During the Obama years, the relationship blossomed into a lovefest. Barack Obama appeared in a 2011 clip package to testify his favorite movie song was Casablanca's "As Time Goes By." Michelle Obama made a surprise appearance, beamed in from the White House, to present the best picture award to Argo at the 2013 Oscars. Vice President Joe Biden showed up at this February's ceremony to speak out against sexual assault and introduce Lady Gaga's performance of " 'Til It Happens to You" from the documentary The Hunting Ground. Obama even weighed in on the #OscarsSoWhite controversy of the past two years, saying, "I think the Oscar debate is really just an expression of this broader issue of, 'Are we making sure that everybody is getting a fair shot?' "
Now, reading the results of the election, the Hollywood studios, whose job it is to maximize profits, may have to look at their upcoming release slates to decide if they are talking to the audience of angry Trump supporters that found a voice at the ballot box, and the MPAA will have to cozy up to the Republican Congress.
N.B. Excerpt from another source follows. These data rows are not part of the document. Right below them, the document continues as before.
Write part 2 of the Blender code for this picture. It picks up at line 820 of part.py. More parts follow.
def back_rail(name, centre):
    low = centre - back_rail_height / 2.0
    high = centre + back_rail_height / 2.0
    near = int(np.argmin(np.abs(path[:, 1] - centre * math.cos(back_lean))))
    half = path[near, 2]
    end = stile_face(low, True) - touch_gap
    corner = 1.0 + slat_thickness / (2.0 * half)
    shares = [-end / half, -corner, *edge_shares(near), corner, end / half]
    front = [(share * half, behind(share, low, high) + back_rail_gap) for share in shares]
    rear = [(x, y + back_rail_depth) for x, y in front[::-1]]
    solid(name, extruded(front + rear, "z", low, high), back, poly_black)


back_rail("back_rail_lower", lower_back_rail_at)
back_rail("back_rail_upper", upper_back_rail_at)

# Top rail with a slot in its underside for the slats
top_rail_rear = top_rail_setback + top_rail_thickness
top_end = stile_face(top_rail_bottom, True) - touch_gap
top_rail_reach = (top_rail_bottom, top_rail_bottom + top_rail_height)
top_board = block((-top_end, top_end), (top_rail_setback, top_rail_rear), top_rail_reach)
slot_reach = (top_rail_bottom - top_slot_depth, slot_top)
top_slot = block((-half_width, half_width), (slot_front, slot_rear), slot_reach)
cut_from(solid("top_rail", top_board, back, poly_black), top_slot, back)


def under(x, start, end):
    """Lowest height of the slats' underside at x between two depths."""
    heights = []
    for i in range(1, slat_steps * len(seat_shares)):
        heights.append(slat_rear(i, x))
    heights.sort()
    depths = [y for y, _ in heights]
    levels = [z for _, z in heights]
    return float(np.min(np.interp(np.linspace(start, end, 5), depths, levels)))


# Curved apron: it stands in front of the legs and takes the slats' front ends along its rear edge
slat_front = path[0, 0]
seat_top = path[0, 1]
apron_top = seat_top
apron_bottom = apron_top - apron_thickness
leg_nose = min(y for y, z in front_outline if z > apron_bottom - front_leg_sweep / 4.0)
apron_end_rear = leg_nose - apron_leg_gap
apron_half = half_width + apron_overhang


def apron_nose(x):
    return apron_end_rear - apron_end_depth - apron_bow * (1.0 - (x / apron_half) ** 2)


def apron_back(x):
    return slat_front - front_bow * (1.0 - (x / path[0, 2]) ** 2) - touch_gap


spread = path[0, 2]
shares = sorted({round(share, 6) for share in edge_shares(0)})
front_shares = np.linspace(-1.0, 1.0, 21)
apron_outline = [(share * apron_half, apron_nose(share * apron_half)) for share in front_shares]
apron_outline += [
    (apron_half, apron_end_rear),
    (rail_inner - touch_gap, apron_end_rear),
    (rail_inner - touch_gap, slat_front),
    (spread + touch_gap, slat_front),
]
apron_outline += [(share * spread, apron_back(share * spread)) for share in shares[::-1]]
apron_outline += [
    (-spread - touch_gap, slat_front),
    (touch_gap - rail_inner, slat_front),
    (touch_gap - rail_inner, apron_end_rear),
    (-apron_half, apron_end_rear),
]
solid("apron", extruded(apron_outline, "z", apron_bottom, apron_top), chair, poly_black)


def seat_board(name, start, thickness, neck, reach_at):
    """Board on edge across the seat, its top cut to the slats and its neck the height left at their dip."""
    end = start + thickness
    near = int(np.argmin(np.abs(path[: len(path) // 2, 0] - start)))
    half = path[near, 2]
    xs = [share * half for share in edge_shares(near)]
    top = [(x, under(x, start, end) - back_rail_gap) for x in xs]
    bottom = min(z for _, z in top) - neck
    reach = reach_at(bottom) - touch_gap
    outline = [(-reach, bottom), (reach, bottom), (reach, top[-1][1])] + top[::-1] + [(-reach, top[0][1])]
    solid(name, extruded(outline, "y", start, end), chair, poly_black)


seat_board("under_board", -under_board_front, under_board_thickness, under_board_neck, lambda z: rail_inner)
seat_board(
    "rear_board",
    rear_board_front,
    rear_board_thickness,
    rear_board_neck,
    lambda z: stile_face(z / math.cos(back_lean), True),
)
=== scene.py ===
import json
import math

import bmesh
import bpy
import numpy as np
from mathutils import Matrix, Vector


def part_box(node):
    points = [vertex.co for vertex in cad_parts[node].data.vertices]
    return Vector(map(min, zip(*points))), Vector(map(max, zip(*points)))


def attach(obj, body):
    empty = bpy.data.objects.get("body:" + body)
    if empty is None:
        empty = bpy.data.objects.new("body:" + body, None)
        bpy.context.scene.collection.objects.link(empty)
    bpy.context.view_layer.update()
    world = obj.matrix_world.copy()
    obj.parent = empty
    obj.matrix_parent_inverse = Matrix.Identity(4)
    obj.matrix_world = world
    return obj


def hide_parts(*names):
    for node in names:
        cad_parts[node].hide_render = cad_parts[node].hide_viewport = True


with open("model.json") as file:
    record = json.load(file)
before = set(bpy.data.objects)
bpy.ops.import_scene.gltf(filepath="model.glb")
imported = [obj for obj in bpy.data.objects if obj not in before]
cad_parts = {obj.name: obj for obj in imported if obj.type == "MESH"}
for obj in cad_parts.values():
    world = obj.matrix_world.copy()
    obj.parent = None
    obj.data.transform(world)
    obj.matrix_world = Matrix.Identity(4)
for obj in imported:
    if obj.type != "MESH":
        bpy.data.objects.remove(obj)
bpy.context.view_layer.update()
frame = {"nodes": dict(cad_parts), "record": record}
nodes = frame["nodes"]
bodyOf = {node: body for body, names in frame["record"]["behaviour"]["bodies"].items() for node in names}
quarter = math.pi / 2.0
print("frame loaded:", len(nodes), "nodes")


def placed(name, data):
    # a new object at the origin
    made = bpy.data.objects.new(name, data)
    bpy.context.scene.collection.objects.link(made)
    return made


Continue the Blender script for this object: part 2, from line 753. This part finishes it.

But that's not the job of the Academy or the Oscars.
While the Academy always is tempted to lunge after ratings, for newly named Oscar show producers Michael De Luca and Jennifer Todd, as well as Academy voters, instead of trying to chase after the Trump crowd, they'd do better to shine their spotlight unapologetically on those movies that reflect the inclusive spirit of the Obama years and the Clinton campaign: female-empowerment films as different as 20th Century Women, Hidden Figures and Elle; studies of black life from Fences to Moonlight; Loving's reminder of the importance the Supreme Court can have in individual lives.
And if Trump doesn't like it - well, I'm sure we'll all hear about it when he tweets from the White House at 3 a.m. the next day.